Each country brings its own surprises, whether it is permits in one market, sourcing backline in another, safeguarding, or venue availability elsewhere. The surprises keep coming, but so do the solutions, which are early venue partnerships, rigorous instructor training, and a day-one showcase that serves as both marketing and confidence-building.
The result is a repeatable blueprint, refined for each culture. A second pivotal step was expanding into Colombia in 2021, where a strong local partner made the difference. That school remains a real success today. What I’ve learned through all of this is that we’re not so different. Teens, kids, and parents everywhere value and want the same things we offer.
How has School of Rock's franchise model enabled it to successfully expand to additional countries over the years?
From my perspective, our franchise model works because we protect the core business model, but give operators room to adapt the rest. The core is our performance-based approach to music education, brand standards, and the operating procedures that keep schools consistent. Additionally, we receive practical playbooks that cover site criteria, acoustic specs, hiring pipelines, marketing, and quality reviews. I can then localize so that setlists reflect local music, parent communication aligns with expectations, and venue partnerships provide students with a stage from the very start.

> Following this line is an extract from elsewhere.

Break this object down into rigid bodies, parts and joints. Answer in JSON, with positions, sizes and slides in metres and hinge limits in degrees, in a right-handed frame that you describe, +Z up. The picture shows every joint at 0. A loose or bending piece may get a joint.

Shared tools like curriculum updates, CRM systems, and marketing assets, along with a strong peer network, allow us to exchange ideas across markets from Santiago to Bogotá to Twickenham. That balance between things being repeatable where they should be, and flexible where they must be, is what makes international growth sustainable without losing quality.
How do you ensure consistent success in each of the countries School of Rock operates?
I follow the same playbook everywhere and then tune the dials locally. The non-negotiables are the performance-based method, safety measures, and brand standards. We track a focused set of key performance indicators such as lead conversions, attendance, the cadence and quality of shows, instructor retention, and parent satisfaction. Before launch, we use a strict checklist covering site and acoustic standards, hiring and training, and venue partnerships, so the first showcase happens early and sets the right tone.
Once running, quality is maintained through weekly operating rhythms that include pipeline reviews, band health checks, and instructor coaching tied to a shared curriculum. Local teams adapt where necessary, but the core remains untouched. We also keep schools financially strong with disciplined unit economics, which ensures they can reinvest in talent and community. The formula is simple. Repeat what works, adapt where necessary, and measure everything relentlessly.
Tell us about your role as a master franchisee in bringing School of Rock to multiple countries.
I’m the bridge between a global model and local culture. My job is to make expansion repeatable without becoming generic. I recruit and train local partners and operators, secure sites, and make sure communications and partnerships resonate locally. I also handle the less glamorous but crucial work of navigating landlord requirements, ensuring reliable equipment, and planning capital. When issues arise, we solve them quickly and turn the lesson into part of the playbook for the next country. That is how we scale while protecting quality across borders.
What drives you to continue to grow this brand globally?
It’s real musical joy delivered with disciplined execution, and there’s nothing else like it. I have seen shy nine-year-olds step onto a stage and leave taller and more confident than when they walked on. Those moments are life-changing. Growth gives us the chance to create more of those moments, to offer teaching opportunities for students, and to strengthen local music communities. We do not expand just for the sake of numbers. We only open new schools where we can deliver the whole experience with the right acoustics, trained instructors, live shows, and a supportive community. When those elements are in place, everything comes together. Students stay longer, bands improve, and the local scene benefits from a steady rhythm of music.
Why has School of Rock’s concept of music education translated so well internationally?
School of Rock, like music, is universal at its core, but we also make a real effort to adapt each school to connect locally. Playing songs you love, in a band, on a real stage, speaks the same language everywhere, and motivation skyrockets when practice has a purpose. It also builds community and teaches students about teamwork, resilience, and how to handle a spotlight, which matters in any culture.
What are some of the major challenges of bringing a franchise to a different country?
The biggest challenges are usually the least glamorous. Regulations vary widely, from labor laws and safeguarding to data privacy requirements such as General Data Protection Regulation in the U.K., and policies must be adapted before launch. Logistics can be challenging as well. Reliable backline, proper acoustic treatment, and contractors who understand isolation standards are essential. Hiring is another challenge. Great musicians who also love teaching are rare, and they must be trained to deliver a consistent show standard. Economics also matters. Pricing and tax structures must work, or the quality of delivery suffers.
School of Rock recently opened its 100th location outside the United States. What does that mean to you personally, and what are your plans for continued international growth?
Reaching 100 schools outside the United States was a huge milestone for the brand. It speaks to the global impact of our organization and the universal power of music. Moving forward, our goal is to open about 30 new international schools each year, and in the U.K. specifically, our ambition is to reach 30 schools in the near future.